Why The Number 7 Is Considered Good Luck

Luck is a strange thing. By definition, it's a random and uncontrollable phenomenon, and yet some believe it can be guided or invoked. It's also an attribute or action. For example, an object — some charm, perhaps —  is lucky, or a prescribed behavior like walking under a ladder is unlucky. When considered rationally, belief in "luck" seems like a weird and atavistic holdover from the days when our ancestors peered into the sky and hoped its gods would deliver rain. Attempts to configure, arrange, or manipulate luck are indistinguishable from ritual or folk magick, whether folks realize it or not.

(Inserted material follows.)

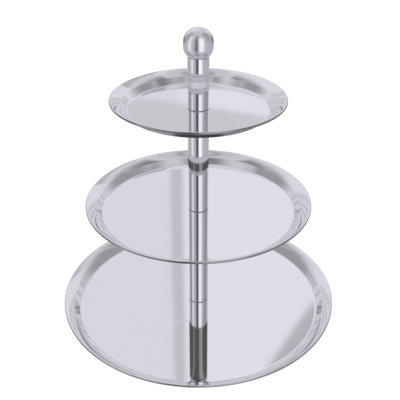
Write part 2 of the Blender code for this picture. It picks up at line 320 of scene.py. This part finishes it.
def add_steel(
    name, tones, marks_place, squash, marks_scale, roughness, cloud, marks, wave, scratch
):
    """Steel whose tone, gloss and fine marks vary, on a sheet that is very slightly wavy."""
    steel = bpy.data.materials.new(name)
    steel.use_nodes = True
    tree = steel.node_tree
    shader = tree.nodes["Principled BSDF"]
    shader.inputs["Metallic"].default_value = 1.0
    place = tree.nodes.new("ShaderNodeTexCoord").outputs["Object"]
    haze = tree.nodes.new("ShaderNodeGroup")
    haze.node_tree = polish_haze
    haze.inputs["Marks Scale"].default_value = marks_scale
    haze.inputs["Base Roughness"].default_value = roughness
    haze.inputs["Cloud"].default_value = cloud
    haze.inputs["Marks"].default_value = marks
    link(tree, place, haze.inputs["Place"])
    link(tree, marks_place(tree, squash), haze.inputs["Marks Place"])
    link(tree, haze.outputs["Roughness"], shader.inputs["Roughness"])
    tone = tree.nodes.new("ShaderNodeMix")
    tone.data_type = "RGBA"
    tone.inputs["A"].default_value = (*tones[0], 1.0)
    tone.inputs["B"].default_value = (*tones[1], 1.0)
    link(tree, haze.outputs["Height"], tone.inputs["Factor"])
    link(tree, tone.outputs["Result"], shader.inputs["Base Color"])
    ripple = tree.nodes.new("ShaderNodeTexNoise")
    ripple.inputs["Scale"].default_value = 14.0
    ripple.inputs["Detail"].default_value = 0.0
    link(tree, place, ripple.inputs["Vector"])
    wavy = add_bump(tree, ripple.outputs["Fac"], wave)
    link(tree, add_bump(tree, haze.outputs["Height"], scratch, wavy), shader.inputs["Normal"])
    return steel


def clear_from_below(steel, upward_limit):
    """The image of a tray's underside in the mirror of the tray below is left out: that ray goes on
    through the sheet to the tent. One that comes by way of the post finds the sheet as painted shade,
    an emission, with streaks of window light painted on it as a painted reflection that runs out from
    the post."""
    tree = steel.node_tree
    polished = tree.nodes["Principled BSDF"].outputs[0]
    upright = tree.nodes.new("ShaderNodeSeparateXYZ")
    link(tree, tree.nodes.new("ShaderNodeNewGeometry").outputs["True Normal"], upright.inputs[0])
    from_below = math_node(tree, "LESS_THAN", upright.outputs["Z"], upward_limit)
    turn = tree.nodes.new("ShaderNodeSeparateXYZ")
    link(tree, round_place(tree, 180.0 / math.pi), turn.inputs[0])
    brightness = PAINTED_UNDERSIDE_SHADE
    for turns, feather, strength in PAINTED_STREAKS:
        streak = soft_window(tree, turn.outputs["Y"], *turns, feather)
        brightness = mix_node(tree, streak, brightness, strength)
    # Painted shade and painted reflection: an emission stands in for the dark underside and the window
    # light on it.
    painted_underside = tree.nodes.new("ShaderNodeEmission")
    link(tree, brightness, painted_underside.inputs["Strength"])
    path = tree.nodes.new("ShaderNodeLightPath")
    clear = tree.nodes.new("ShaderNodeBsdfTransparent").outputs[0]
    first_mirror = math_node(tree, "LESS_THAN", path.outputs["Ray Depth"], 1.5)
    underside = mix_shaders(tree, first_mirror, painted_underside.outputs[0], clear)
    mirrored = mix_shaders(tree, from_below, polished, underside)
    shown = mix_shaders(tree, path.outputs["Is Glossy Ray"], polished, mirrored)
    link(tree, shown, tree.nodes["Material Output"].inputs["Surface"])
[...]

So why, oh why, would a number be lucky? A number isn't a thing. A number isn't an action. A number is what kindergarteners say when counting apples. It's a mathematical quantification of a discrete amount of visible objects, or a numerical description of relationships between the properties of physical objects. And seven, in particular, seems to come up again and again as "lucky" around the entire world. In China, the number seven is a mystical number representing harmony between the elements. Indian astrology likewise considers the number seven to be related to mysticism and spiritual matters. And of course, there are all the callouts to the number seven in the Bible. But why? Maybe it's reasonable to assume that the number seven is considered lucky because it's linked to a variety of historically, textually, and culturally auspicious sources. There's also a possible scientific basis.

Seven and seven again and again

Maybe it's reasonable to assume that the number seven is considered lucky because it's linked to a variety of historically, textually, and culturally auspicious sources. The Greek myth about the Pleiades constellation (seen above), or "seven sisters," recounts how Zeus transformed the daughters of Atlas — the Titan who supports Earth on his shoulders — into stars to protect them from being raped. But this tale goes back much farther than Classical Athens some 2,500 years ago. Versions of it show up in various societies, such as Native American, Asian, and African, indicating that some original version existed before those peoples split. According to The Conversation, this puts the tale at about 100,000 years old.

As mentioned, we've also got the much more recent Biblical stories about God making the world in seven days, or Jesus performing seven miracles on the Sabbath, or seven churches described in Revelation. In Islam, hajj pilgrims in Mecca walk around the Kabba seven times. Hinduism describes seven steps along the path to enlightenment. Then there are cutesy factoids like the visible light spectrum containing seven visible colors, and the seven modes of diatonic music scales having seven unique tones each.

However, readers ought to be aware of the ultra-obvious and well-known human tendency to draw meaningful connections between even the most spurious and illogical points, defined by psychologists as apophenia. True to apophenia, believers will likely say that seven's lucky properties inspired our stories of its power — not the other way around.

Mathematical and neurological magic

Ultimately, seven's supposedly lucky properties may derive from the most dispassionate of causes: mathematics and neurology. In a story dating back to July 7, 2007 — 7/7/07 — NPR chatted with Stanford University's Keith Devlin about the "magic" of the number seven. Yes, there are nifty mathematical tricks involving this number — multiplying, dividing, squaring, square rooting, etc. But more pointedly, humans bump up against an innate cognitive counting ceiling of "seven" when trying to capture objects in our field of view, which itself relates to verbal counting ability. A study in Psychological Science discusses this in depth. Similarly, psychologists have long held that "seven plus or minus two" — sometimes disputed — is the number of items that humans can store in working memory, as a study in Psychological Review outlines. Perhaps humanity is just neurologically keyed to quantities of seven, and our limitation somehow manifests in our stories and beliefs.

That being said, the natural world plays a role in relating some special property of seven. As Discover Magazine points out, for example, ancient Babylonians looked to the seven prominent celestial bodies in the sky — sun, the moon, Mercury, Venus, Mars, Jupiter, and Saturn — and from this devised their seven-day week, which we still use to this day. At minimum, seven's true luck is how it has kept its significance for thousands of years.